Palladio, who began as a stonecutter and mason near Venice, found his true calling in Rome where he studied the city’s ancient temples, arches, and landscapes. He was the first to conceive of buildings as part of the landscape. And that influence can be seen in the many centuries of later builders who learned from his work — even in siting an exposition hall for a country fair so it enhances the view, from within and without.

Like the great builders of ancient Rome, Palladio believed that beauty comes from harmony. Our buildings, he wrote, should be proportioned like our bodies, with rooms balanced equally on each side of the entrance hall.

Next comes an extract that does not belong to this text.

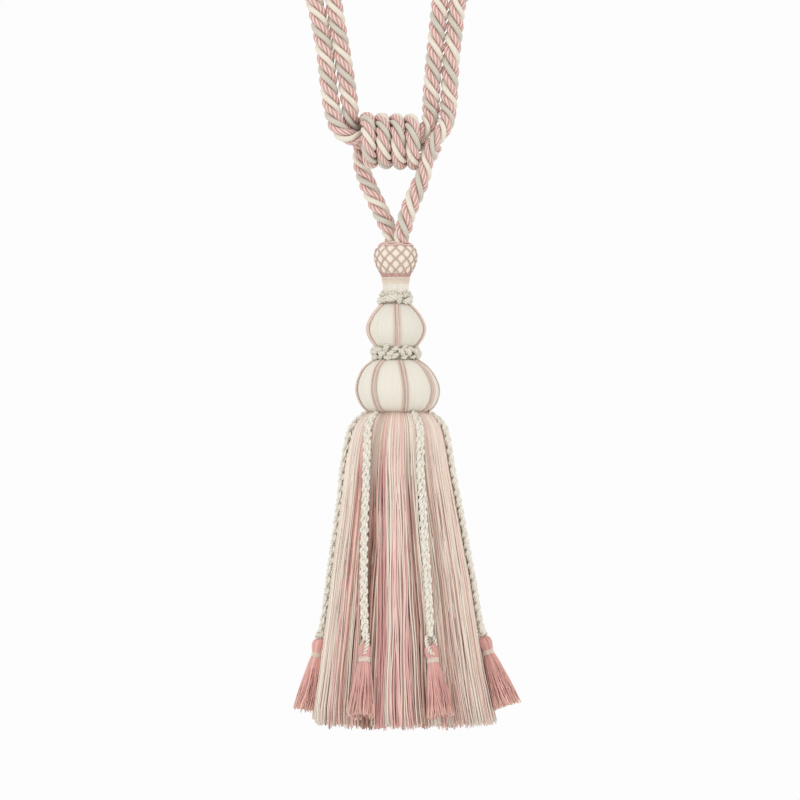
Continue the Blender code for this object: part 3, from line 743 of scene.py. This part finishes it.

Such influence can be seen in the perfect symmetry of the gem of the Altamont Fair, with four wings spreading from a center hall. The center hall is rimmed with clerestory windows and each wing, at its end wall, has what has come to be known as a Palladian window — after Palladio.

The rounded arches at the center of the Palladian window are as Roman as the Coliseum. The arched center window is flanked by two matching rectangular windows. The effect is one of grandeur — a triumph of geometry, inspiring awe.

The windows serve a practical purpose, of course, letting light in a large hall before the era of electricity made lighting abundant. But the windows do more — they offered the farmers and city-dwellers who flocked to the fair each year something spectacular, and they still do in their restored form.

The community’s finest was on display at the Exposition Hall. And the fair-goers responded in kind: Women in their best dresses and bonnets, and men in pressed suits and straw hats promenaded through its doors.

The current board of directors has had the foresight to turn the tragedy of vandalism into a triumph for the fair. We received a letter last week from a resident of Chemung County who lamented that her fair had been put out of its Exposition Hall; she told us the grand old building had fallen into disrepair. She congratulated the Altamont Fair on its persistence.

We’re pleased the Altamont Fair has used this window of opportunity to preserve its past; it bodes well for a bright future — illuminated with the grace of light streaming through a Palladium window.